El objetivo de toda restauración es volver los pasos, regresar sobre el daño causado por los agentes externos e internos y recuperar el estado sin que se pierda su esencia original. Regresarle el valor que tenía como consecuencia de la ruptura. Paradójicamente, la restauración sí es un retroceso, pero uno necesario (cuando menos en las obras de arte). Implica examinar cuidadosamente, documentar los daños y debe cumplir el objetivo de preservar y conservar la obra, aunque a veces, los malos restauradores acaban corrompiéndola más.

El dictator por excelencia es Julio César. Al regreso de su destierro, ostentó ese cargo con el objetivo de restaurar la paz y la prosperidad en Roma, donde la corrupción había llegado prácticamente a todas las esferas.

Durante su gobierno, la República era próspera y César contaba con el apoyo del pueblo. Pero se hizo nombrar cónsul y dictador vitalicio, ocasionando la furia del senado, y de los hombres más poderosos de Roma, quienes conspiraron para asesinarlo. Con su muerte estalló la guerra civil, el fin de la República y el inicio del Imperio. 

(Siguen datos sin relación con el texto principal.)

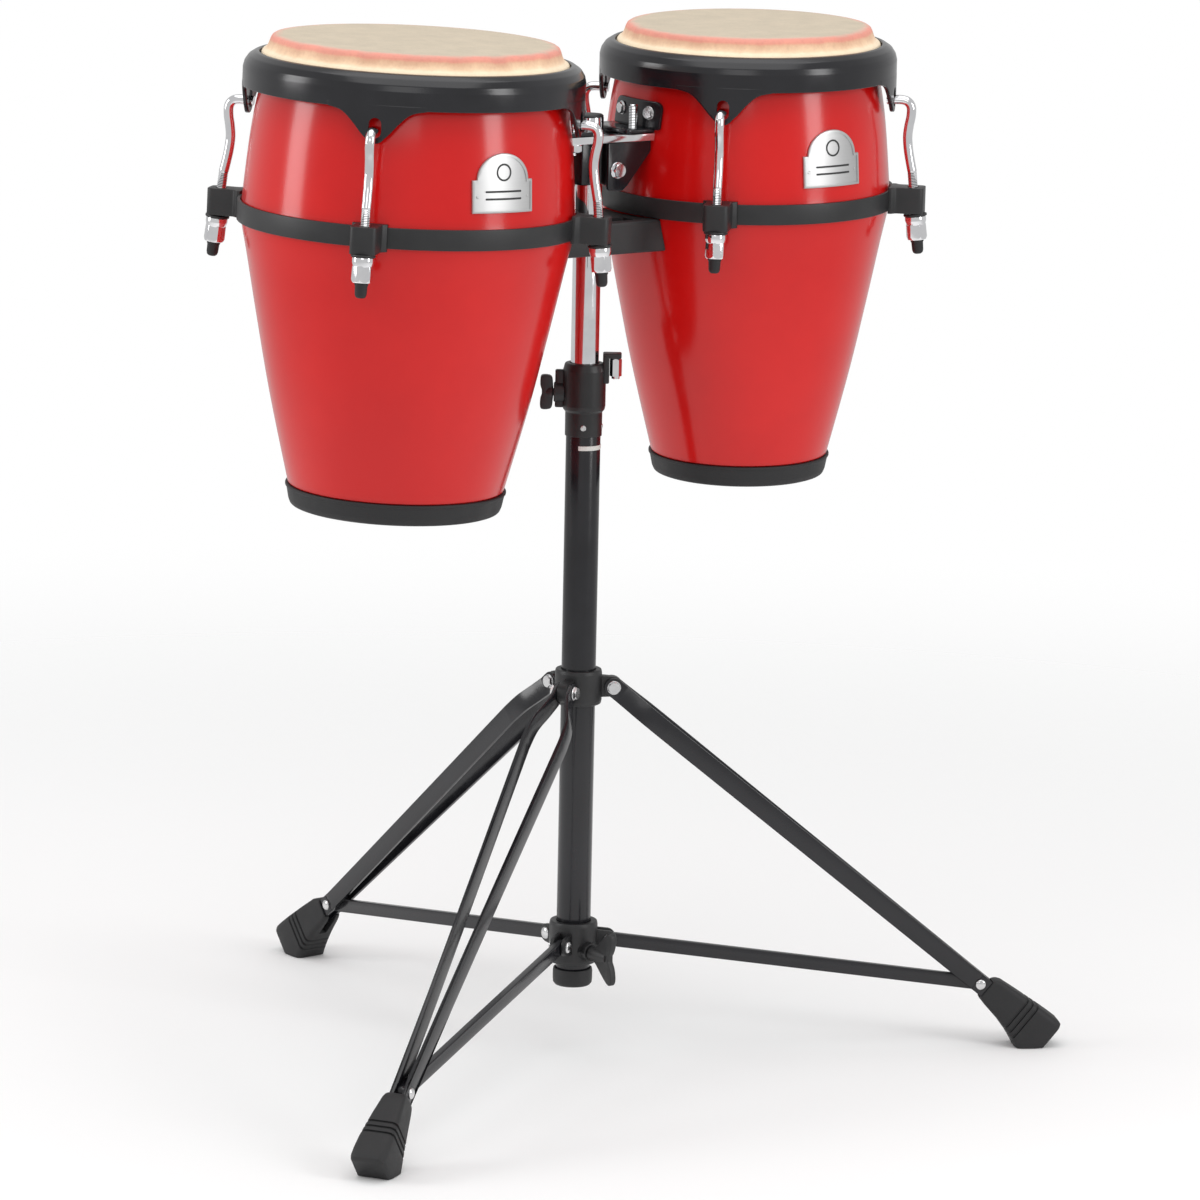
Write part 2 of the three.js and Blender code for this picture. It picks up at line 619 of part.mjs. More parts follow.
object.updateMatrixWorld(true);
const bounds = new THREE.Box3().setFromObject(object, true);
const middle = bounds.getCenter(new THREE.Vector3());
assembly.position.set(-middle.x, -middle.y, -bounds.min.z);

export default object;
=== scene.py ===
# %% [markdown]
# # A pair of small barrel drums on a folding stand
# Two drums with skin heads hang side by side on a chrome mast. The mast slides and turns in
# a black tube, which stands on three folding legs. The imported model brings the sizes, places
# and moving bodies. This lesson gives every part its finished shape and surface.

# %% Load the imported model
import json
import math

import bmesh
import bpy
from mathutils import Matrix, Vector, noise


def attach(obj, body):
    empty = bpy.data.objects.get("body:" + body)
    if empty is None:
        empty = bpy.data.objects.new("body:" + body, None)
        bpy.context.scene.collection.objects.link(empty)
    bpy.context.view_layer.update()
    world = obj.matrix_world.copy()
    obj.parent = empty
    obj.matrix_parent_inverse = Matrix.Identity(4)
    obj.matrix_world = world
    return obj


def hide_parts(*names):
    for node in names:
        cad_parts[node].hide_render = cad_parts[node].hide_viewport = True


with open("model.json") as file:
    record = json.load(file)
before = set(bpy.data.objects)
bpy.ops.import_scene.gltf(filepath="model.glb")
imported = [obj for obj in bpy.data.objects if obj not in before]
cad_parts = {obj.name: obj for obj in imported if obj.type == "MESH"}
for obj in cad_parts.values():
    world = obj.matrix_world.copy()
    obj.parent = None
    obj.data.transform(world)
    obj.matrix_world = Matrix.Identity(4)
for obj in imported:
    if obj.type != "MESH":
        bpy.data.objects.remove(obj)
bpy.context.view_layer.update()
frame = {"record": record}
MM = 0.001
JOINTS = {j["name"]: j for j in frame["record"]["behaviour"]["joints"]}

# %% [markdown]
# ## Places
# Everything hangs on the post axis, which is the axis that the mast turns about. Pieces could
# be drawn where they end up, but a leaning drum is awkward to draw. So each piece is made
# around its own origin, in the object's own millimetres, and then moved to its place with a
# matrix. A profile can then be read as a drawing.

# %% Driving sizes
POST = Vector((*JOINTS["mast_swivel"]["pos_m"][:2], 0))
TUBE_R, TUBE_LOW, TUBE_TOP = 13.7, 60, 548
MAST_R, MAST_LOW, MAST_TOP = 11.1, 292, 756
LEG_PIVOT, COLLAR_PIVOT, FOOT_PIVOT = (27.7, 301.3), (27.5, 93.9), (333.8, 52.1)
LEG_NAMES = ("front_right", "back", "front_left")
LEG_ANGLES = [math.radians(-28.4 + 120 * i) for i in range(3)]
DRUM_BASE_Z = 462.4
SMALLER = 12.7
DRUMS = {
    "large": {"x": -179.3, "smaller": 0.0, "to_post": 1},
    "small": {"x": 155.5, "smaller": SMALLER, "to_post": -1},
}
LEAN_IN, LEAN_FRONT, DRUM_TURN = math.radians(1.2), math.radians(1.5), math.radians(-2)
LUG_ANGLES = [math.radians(-135 + 90 * i) for i in range(4)]
ROD_R, ROD_SLOPE = 3.75, 0.1043
print("post axis at", tuple(round(v, 5) for v in POST))


# %% Places as matrices
def at_post(z=0.0, angle=0.0, radius=0.0):
    """A place at a height, turned about the post and moved out from it."""
    return (Matrix.Translation(POST) @ Matrix.Rotation(angle, 4, "Z")
            @ Matrix.Translation((radius * MM, 0, z * MM)))


def at_drum(side, angle=0.0):
    """A drum's own frame: the floor of its base ring, with Z along its leaning axis."""
    drum = DRUMS[side]
    base = POST + Vector((drum["x"], 0, DRUM_BASE_Z)) * MM
    return (Matrix.Translation(base) @ Matrix.Rotation(LEAN_FRONT, 4, "X")
            @ Matrix.Rotation(LEAN_IN * drum["to_post"], 4, "Y")
            @ Matrix.Rotation(DRUM_TURN + angle, 4, "Z"))


def along(pivot, target):
    """How far a link drops below level from its pivot, and its length."""
    run, fall = target[0] - pivot[0], pivot[1] - target[1]
    return math.atan2(fall, run), math.hypot(run, fall)


LEG_DROP, LEG_SPAN = along(LEG_PIVOT, FOOT_PIVOT)
STRUT_DROP, STRUT_SPAN = along(COLLAR_PIVOT, FOOT_PIVOT)
print("leg", round(LEG_SPAN, 1), "mm, strut", round(STRUT_SPAN, 1), "mm")

# %% [markdown]
# ## Tools for making shapes
# Most of this object is turned, bent from bar or cut from plate, so a few helpers make nearly
# all of it. Round parts are spun from a profile. Flat parts are outlines that are extruded and
# bevelled. A flat part that lies on a drum is cut into strips and bent round the shell. A spun
# part could also be bevelled afterwards, but its corners are rounded where they are drawn,
# because that gives each corner a radius of its own.


# %% Outline helpers
def fillet(points, radius, steps=4, closed=True):
    """Rounds the corners of an outline. A point may carry its own radius as a third value."""
    made = []
    count = len(points)
    for i, point in enumerate(points):
        corner = Vector(point[:2])
        size = point[2] if len(point) > 2 else radius
        if size <= 0 or (not closed and i in (0, count - 1)):
            made.append(tuple(corner))
            continue
        before = Vector(points[i - 1][:2]) - corner
        after = Vector(points[(i + 1) % count][:2]) - corner
        half = before.angle(after) / 2
        reach = min(size / max(math.tan(half), 0.05), before.length * 0.48, after.length * 0.48)
        start, end = corner + before.normalized() * reach, corner + after.normalized() * reach
        for k in range(steps + 1):
            t = k / steps
            made.append(tuple(start * (1 - t) ** 2 + corner * 2 * t * (1 - t) + end * t * t))
    return made


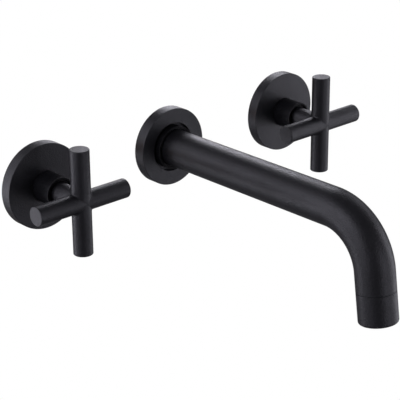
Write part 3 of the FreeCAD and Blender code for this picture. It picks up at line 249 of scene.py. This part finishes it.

Aunque prácticamente todos los gobernantes se han empeñado en imitarle, solo hay un Julio César. La historia no se repite, pero es un referente claro del que debemos aprender. Ni siquiera el César con sus más nobles intenciones –si es que las tuvo alguna vez– era infalible.

Imponer la propia forma de pensar a los demás, es una tentación en la que frecuentemente caemos, porque, de alguna manera, todo discurso es un discurso de poder, como diría Michel Foucault. De lo anterior, a cortar la cabeza de todo aquello que no se adecúe a mis esquemas, hay sólo un paso; uno muy común. Esta falacia se conoce como lecho de Procusto y su origen, como el de tantas cosas, está en los relatos griegos.

Procusto era dueño de una posada ubicada en las colinas, en donde ofrecía posada a los viajeros. A los huéspedes que recibía los acostaba en una cama de hierro y mientras dormían, los ataba a las cuatro esquinas de la cama. Si la persona era alta y su cuerpo era mayor que la cama, les cortaba las partes del cuerpo que sobresalían, ya fueran los pies, manos o cabeza. En cambio, si la víctima era más pequeña que la cama, estiraba sus extremidades hasta separarlas del cuerpo y lograr que coincidieran con los bordes. El punto es que nadie coincidía con el tamaño del lecho y por eso forzaba las cosas hasta hacerlas coincidir.

La falacia de Procusto es el error de deformar los datos de la realidad porque se pretende que sea la realidad la que se adapte a las ideas y no viceversa. Si juntamos esta falacia con la autocracia, el resultado no es bueno, aunque la intención sea acabar con la omnipresente corrupción. Por otro lado, dicen que la única forma de no equivocarse es no hacer nada. Así, Julio César y Procusto son al mismo tiempo historia, mitología y literatura que siguen alimentando el imaginario político de nuestros tiempos.

Vaya dilema moral al que se enfrenta quien debe optar entre cortar de tajo –corriendo el riesgo de ser un nuevo dictator en el sentido originario del término– con tal de acabar con la raíz del problema; o dejarse llevar por la vorágine y formar parte del fenómeno que tiene al país en estas condiciones, como lo han hecho sus antecesores. No me atrevo a lanzar la primera piedra.